**INFORMATION PROVIDED**:
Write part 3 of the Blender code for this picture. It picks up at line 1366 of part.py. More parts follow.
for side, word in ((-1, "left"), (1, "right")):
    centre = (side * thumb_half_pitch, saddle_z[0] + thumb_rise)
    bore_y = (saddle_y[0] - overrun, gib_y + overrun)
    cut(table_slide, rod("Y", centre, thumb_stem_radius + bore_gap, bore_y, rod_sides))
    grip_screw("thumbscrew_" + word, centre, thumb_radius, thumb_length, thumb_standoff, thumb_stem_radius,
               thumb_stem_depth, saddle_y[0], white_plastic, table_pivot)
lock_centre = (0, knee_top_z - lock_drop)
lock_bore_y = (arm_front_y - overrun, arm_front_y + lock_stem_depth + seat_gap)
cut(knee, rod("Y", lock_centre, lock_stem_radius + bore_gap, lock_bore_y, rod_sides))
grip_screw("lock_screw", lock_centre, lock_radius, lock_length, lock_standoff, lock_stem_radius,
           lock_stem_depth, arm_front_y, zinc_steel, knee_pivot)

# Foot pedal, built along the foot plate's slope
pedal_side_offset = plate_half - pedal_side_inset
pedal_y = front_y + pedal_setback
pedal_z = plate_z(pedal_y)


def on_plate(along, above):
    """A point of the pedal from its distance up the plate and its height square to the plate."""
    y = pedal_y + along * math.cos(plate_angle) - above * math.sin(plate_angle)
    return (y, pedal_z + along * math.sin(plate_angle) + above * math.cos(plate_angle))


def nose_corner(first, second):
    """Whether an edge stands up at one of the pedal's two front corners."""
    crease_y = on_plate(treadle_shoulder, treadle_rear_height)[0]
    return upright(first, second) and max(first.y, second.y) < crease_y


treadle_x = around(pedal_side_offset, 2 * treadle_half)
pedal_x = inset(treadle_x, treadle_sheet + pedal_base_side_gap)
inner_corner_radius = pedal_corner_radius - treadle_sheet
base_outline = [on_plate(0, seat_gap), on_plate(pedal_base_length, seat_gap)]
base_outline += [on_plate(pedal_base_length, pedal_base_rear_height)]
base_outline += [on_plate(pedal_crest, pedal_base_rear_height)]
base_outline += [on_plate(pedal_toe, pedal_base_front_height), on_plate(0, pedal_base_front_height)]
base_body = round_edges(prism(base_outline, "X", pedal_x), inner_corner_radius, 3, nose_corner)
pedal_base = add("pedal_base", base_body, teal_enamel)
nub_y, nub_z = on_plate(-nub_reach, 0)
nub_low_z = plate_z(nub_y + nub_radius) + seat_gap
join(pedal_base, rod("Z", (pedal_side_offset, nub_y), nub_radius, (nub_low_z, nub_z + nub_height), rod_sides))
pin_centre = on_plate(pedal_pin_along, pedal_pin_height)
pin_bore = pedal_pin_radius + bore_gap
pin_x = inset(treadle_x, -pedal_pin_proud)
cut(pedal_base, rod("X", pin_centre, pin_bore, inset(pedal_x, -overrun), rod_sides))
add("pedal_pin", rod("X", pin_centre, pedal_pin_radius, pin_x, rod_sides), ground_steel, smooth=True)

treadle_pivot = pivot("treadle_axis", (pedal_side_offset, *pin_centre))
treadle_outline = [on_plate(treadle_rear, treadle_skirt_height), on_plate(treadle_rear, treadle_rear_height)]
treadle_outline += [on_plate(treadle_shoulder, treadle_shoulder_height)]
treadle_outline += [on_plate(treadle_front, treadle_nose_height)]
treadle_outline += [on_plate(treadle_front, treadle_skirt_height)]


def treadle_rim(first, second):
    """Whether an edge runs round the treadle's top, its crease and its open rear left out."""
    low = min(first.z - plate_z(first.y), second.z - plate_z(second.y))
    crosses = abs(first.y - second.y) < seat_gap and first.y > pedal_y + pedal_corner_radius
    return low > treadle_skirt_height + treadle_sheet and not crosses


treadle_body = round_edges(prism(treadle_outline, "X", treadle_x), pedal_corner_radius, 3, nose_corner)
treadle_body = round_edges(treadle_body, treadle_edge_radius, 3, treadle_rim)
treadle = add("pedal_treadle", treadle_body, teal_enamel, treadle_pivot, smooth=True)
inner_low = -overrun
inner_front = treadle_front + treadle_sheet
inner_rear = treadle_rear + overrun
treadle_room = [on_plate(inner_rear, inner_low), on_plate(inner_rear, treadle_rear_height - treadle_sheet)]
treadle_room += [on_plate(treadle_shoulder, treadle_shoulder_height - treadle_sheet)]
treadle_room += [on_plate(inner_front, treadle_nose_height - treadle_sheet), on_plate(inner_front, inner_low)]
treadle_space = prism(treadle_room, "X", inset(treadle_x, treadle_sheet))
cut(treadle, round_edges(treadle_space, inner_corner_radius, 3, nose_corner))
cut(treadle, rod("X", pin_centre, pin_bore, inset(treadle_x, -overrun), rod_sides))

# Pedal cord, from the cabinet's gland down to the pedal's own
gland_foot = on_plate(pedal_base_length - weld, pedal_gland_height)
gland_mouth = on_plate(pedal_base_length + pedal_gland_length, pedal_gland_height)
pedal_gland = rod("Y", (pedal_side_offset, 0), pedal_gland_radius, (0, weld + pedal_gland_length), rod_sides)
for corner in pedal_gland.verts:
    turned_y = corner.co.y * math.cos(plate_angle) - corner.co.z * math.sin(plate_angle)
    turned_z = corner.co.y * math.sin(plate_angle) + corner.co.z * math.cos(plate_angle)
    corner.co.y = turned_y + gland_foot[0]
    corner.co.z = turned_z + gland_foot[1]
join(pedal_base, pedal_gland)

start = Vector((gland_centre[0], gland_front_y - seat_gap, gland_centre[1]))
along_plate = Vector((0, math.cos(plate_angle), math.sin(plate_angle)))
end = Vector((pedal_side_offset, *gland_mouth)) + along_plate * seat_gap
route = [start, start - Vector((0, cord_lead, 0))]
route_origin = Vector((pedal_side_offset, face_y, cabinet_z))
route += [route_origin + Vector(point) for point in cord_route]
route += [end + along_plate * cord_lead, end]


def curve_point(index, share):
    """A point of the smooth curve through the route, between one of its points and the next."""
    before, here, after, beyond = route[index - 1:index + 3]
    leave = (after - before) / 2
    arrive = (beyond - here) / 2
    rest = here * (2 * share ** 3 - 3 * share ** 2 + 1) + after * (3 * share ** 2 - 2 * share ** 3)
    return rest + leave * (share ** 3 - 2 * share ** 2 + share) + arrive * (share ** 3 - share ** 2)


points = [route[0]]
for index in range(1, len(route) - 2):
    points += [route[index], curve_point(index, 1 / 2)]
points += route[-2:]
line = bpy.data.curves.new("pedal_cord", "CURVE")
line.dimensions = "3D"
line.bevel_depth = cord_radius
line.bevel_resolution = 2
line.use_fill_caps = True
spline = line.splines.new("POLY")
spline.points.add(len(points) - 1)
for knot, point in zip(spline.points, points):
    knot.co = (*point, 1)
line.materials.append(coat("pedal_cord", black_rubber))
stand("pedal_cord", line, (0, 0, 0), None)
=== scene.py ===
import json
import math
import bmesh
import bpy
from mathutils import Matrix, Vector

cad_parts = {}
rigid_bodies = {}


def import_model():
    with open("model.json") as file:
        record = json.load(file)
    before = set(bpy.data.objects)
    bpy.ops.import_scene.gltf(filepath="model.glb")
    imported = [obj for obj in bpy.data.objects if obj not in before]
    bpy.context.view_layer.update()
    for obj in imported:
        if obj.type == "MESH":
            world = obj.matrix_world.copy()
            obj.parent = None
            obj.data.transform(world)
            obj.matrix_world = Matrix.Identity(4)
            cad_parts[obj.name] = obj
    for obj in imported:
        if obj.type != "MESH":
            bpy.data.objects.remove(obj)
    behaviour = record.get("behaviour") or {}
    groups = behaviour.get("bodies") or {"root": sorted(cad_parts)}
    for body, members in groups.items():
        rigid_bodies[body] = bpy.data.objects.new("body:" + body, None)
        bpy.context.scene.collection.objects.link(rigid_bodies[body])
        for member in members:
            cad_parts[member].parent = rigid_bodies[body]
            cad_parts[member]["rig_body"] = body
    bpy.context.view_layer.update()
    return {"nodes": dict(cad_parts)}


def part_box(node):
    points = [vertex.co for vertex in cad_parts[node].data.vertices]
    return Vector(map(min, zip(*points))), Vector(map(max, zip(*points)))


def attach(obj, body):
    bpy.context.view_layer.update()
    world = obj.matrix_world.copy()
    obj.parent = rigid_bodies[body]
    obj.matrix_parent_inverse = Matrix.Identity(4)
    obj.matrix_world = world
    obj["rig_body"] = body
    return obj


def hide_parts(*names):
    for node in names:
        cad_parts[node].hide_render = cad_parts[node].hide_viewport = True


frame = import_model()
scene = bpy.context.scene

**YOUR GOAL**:
Transcribe nothing but the lines from the line with "points = [route[0]]" through the line with "obj.matrix_world = Matrix.Identity(4)", reproducing each exactly.

**TASK RESPONSE**:
points = [route[0]]
for index in range(1, len(route) - 2):
    points += [route[index], curve_point(index, 1 / 2)]
points += route[-2:]
line = bpy.data.curves.new("pedal_cord", "CURVE")
line.dimensions = "3D"
line.bevel_depth = cord_radius
line.bevel_resolution = 2
line.use_fill_caps = True
spline = line.splines.new("POLY")
spline.points.add(len(points) - 1)
for knot, point in zip(spline.points, points):
    knot.co = (*point, 1)
line.materials.append(coat("pedal_cord", black_rubber))
stand("pedal_cord", line, (0, 0, 0), None)
=== scene.py ===
import json
import math
import bmesh
import bpy
from mathutils import Matrix, Vector

cad_parts = {}
rigid_bodies = {}


def import_model():
    with open("model.json") as file:
        record = json.load(file)
    before = set(bpy.data.objects)
    bpy.ops.import_scene.gltf(filepath="model.glb")
    imported = [obj for obj in bpy.data.objects if obj not in before]
    bpy.context.view_layer.update()
    for obj in imported:
        if obj.type == "MESH":
            world = obj.matrix_world.copy()
            obj.parent = None
            obj.data.transform(world)
            obj.matrix_world = Matrix.Identity(4)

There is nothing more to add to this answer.